Exercise brief :: Where a line of the listing below includes the word "pose", reproduce that line.

The data ::
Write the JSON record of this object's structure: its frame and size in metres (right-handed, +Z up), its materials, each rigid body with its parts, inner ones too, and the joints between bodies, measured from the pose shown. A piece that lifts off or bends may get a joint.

* * *

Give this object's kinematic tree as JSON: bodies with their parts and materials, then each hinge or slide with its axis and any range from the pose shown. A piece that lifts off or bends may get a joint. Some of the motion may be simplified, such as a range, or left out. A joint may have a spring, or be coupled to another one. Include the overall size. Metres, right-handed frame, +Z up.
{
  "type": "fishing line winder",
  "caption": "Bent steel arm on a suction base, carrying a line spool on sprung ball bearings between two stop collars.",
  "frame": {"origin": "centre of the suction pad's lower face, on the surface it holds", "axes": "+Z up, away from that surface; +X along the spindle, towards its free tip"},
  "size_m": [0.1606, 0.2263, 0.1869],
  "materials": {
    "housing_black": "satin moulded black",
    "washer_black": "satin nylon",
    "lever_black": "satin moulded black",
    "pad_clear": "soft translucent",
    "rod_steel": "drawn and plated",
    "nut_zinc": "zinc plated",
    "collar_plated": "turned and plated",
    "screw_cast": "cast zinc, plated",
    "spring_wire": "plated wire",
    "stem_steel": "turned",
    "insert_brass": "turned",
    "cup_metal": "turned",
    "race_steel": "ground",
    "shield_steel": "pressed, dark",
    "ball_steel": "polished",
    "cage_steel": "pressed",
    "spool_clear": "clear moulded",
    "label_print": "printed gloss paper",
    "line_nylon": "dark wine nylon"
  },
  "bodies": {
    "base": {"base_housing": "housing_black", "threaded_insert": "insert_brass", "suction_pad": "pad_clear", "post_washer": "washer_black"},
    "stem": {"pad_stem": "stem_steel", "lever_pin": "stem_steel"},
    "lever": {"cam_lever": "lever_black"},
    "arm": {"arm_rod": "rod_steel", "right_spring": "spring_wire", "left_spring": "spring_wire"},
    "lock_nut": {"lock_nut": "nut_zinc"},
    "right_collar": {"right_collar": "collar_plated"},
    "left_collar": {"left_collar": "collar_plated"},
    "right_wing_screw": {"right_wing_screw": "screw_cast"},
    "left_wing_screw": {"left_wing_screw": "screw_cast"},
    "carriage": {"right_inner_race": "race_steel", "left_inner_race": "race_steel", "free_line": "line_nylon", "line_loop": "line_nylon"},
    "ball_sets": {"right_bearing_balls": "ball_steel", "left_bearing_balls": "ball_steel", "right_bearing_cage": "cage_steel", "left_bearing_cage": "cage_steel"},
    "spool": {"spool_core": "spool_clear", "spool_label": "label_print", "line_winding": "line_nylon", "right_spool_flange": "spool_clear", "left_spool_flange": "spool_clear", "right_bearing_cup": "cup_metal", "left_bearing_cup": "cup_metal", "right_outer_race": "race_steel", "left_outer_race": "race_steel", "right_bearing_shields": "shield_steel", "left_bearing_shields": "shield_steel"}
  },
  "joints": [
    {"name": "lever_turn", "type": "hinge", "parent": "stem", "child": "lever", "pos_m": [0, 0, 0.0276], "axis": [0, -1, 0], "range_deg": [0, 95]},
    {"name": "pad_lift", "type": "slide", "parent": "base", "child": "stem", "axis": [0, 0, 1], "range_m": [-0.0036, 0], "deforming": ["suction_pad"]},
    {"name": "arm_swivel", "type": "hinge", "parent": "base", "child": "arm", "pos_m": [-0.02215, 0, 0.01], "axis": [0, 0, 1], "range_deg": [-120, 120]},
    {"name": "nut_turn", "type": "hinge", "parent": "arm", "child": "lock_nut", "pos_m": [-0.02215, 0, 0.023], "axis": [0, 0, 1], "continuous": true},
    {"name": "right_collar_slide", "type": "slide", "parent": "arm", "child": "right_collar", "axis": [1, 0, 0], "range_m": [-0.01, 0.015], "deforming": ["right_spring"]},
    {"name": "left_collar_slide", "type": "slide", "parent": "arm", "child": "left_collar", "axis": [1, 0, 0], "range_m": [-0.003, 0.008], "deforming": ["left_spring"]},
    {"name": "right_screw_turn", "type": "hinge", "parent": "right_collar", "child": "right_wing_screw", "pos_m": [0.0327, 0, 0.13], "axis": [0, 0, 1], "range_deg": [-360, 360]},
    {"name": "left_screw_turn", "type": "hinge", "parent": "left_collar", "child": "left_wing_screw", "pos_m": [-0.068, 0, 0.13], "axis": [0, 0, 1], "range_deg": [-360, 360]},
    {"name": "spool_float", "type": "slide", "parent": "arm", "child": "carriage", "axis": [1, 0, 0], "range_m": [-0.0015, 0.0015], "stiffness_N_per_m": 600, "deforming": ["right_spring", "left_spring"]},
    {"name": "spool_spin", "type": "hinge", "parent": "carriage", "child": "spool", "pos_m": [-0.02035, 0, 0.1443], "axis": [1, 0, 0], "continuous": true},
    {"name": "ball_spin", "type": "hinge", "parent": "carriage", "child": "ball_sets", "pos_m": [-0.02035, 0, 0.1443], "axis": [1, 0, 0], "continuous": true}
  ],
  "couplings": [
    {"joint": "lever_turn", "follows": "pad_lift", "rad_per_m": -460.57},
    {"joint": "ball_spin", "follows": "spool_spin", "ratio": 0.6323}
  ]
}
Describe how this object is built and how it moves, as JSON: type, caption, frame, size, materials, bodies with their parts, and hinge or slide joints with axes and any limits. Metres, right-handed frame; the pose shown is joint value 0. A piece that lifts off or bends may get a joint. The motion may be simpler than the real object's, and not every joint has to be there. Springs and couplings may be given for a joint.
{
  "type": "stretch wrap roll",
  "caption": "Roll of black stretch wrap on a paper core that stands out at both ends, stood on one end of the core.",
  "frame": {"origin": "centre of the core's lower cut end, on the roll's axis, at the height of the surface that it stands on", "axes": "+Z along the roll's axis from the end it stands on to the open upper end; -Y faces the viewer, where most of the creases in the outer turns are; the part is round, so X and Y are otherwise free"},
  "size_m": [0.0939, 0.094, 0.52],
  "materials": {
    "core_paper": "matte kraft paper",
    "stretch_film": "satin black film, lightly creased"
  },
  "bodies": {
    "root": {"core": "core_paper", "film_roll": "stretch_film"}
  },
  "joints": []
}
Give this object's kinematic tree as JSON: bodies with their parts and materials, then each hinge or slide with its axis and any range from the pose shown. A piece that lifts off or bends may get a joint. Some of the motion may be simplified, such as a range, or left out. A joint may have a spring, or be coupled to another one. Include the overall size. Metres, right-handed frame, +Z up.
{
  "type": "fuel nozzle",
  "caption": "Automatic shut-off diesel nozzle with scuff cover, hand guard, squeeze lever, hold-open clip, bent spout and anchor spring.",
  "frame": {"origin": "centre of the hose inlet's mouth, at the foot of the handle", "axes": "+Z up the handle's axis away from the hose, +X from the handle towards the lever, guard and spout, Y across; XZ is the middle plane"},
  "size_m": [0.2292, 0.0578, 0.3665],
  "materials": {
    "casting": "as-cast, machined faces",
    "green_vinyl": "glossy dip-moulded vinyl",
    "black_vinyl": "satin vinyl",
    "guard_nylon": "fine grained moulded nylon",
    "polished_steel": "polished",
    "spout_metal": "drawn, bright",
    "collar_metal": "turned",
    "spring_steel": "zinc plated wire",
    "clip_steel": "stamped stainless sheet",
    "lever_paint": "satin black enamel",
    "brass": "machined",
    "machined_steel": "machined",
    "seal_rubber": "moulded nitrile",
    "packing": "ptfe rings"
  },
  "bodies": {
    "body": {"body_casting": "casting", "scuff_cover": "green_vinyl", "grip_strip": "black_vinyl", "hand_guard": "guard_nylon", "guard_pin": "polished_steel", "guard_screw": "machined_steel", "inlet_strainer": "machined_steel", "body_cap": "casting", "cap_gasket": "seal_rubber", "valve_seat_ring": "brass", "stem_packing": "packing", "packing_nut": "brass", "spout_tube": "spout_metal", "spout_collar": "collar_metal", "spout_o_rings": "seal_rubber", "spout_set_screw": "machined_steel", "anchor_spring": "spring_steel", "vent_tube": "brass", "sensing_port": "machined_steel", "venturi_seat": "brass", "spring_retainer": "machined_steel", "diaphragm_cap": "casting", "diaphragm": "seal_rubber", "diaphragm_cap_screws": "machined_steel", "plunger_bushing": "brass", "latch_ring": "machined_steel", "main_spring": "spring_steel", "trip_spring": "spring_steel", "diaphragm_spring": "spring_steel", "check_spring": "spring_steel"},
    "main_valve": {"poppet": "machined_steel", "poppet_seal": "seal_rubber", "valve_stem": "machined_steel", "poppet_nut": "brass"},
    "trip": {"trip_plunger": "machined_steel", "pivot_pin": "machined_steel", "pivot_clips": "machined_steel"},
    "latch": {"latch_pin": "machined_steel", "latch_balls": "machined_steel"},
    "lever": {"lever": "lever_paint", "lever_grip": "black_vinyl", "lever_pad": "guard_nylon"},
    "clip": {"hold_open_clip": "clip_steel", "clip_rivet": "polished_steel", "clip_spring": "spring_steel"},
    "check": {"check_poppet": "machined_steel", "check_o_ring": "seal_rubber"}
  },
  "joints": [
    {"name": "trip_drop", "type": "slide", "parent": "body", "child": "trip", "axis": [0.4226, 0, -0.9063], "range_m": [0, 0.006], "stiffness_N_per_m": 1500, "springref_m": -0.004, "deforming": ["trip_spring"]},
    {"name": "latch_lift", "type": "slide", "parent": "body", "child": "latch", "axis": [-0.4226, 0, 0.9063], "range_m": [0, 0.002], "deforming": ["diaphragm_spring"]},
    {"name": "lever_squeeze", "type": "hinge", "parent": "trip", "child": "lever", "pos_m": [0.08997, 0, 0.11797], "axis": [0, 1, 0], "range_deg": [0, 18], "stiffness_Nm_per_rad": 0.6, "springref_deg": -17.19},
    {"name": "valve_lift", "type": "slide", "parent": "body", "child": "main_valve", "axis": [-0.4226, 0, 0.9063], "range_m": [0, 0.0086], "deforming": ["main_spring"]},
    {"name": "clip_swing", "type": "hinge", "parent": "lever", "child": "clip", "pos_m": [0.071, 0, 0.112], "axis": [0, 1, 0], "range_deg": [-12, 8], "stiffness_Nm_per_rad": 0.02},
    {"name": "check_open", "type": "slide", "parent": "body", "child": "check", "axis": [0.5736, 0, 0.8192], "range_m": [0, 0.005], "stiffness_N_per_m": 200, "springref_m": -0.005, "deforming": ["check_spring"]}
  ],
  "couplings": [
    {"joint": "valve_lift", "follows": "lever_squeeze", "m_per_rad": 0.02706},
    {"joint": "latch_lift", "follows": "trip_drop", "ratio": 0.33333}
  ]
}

Completed exercise ::
Write the JSON record of this object's structure: its frame and size in metres (right-handed, +Z up), its materials, each rigid body with its parts, inner ones too, and the joints between bodies, measured from the pose shown. A piece that lifts off or bends may get a joint.
Give this object's kinematic tree as JSON: bodies with their parts and materials, then each hinge or slide with its axis and any range from the pose shown. A piece that lifts off or bends may get a joint. Some of the motion may be simplified, such as a range, or left out. A joint may have a spring, or be coupled to another one. Include the overall size. Metres, right-handed frame, +Z up.
Describe how this object is built and how it moves, as JSON: type, caption, frame, size, materials, bodies with their parts, and hinge or slide joints with axes and any limits. Metres, right-handed frame; the pose shown is joint value 0. A piece that lifts off or bends may get a joint. The motion may be simpler than the real object's, and not every joint has to be there. Springs and couplings may be given for a joint.
Give this object's kinematic tree as JSON: bodies with their parts and materials, then each hinge or slide with its axis and any range from the pose shown. A piece that lifts off or bends may get a joint. Some of the motion may be simplified, such as a range, or left out. A joint may have a spring, or be coupled to another one. Include the overall size. Metres, right-handed frame, +Z up.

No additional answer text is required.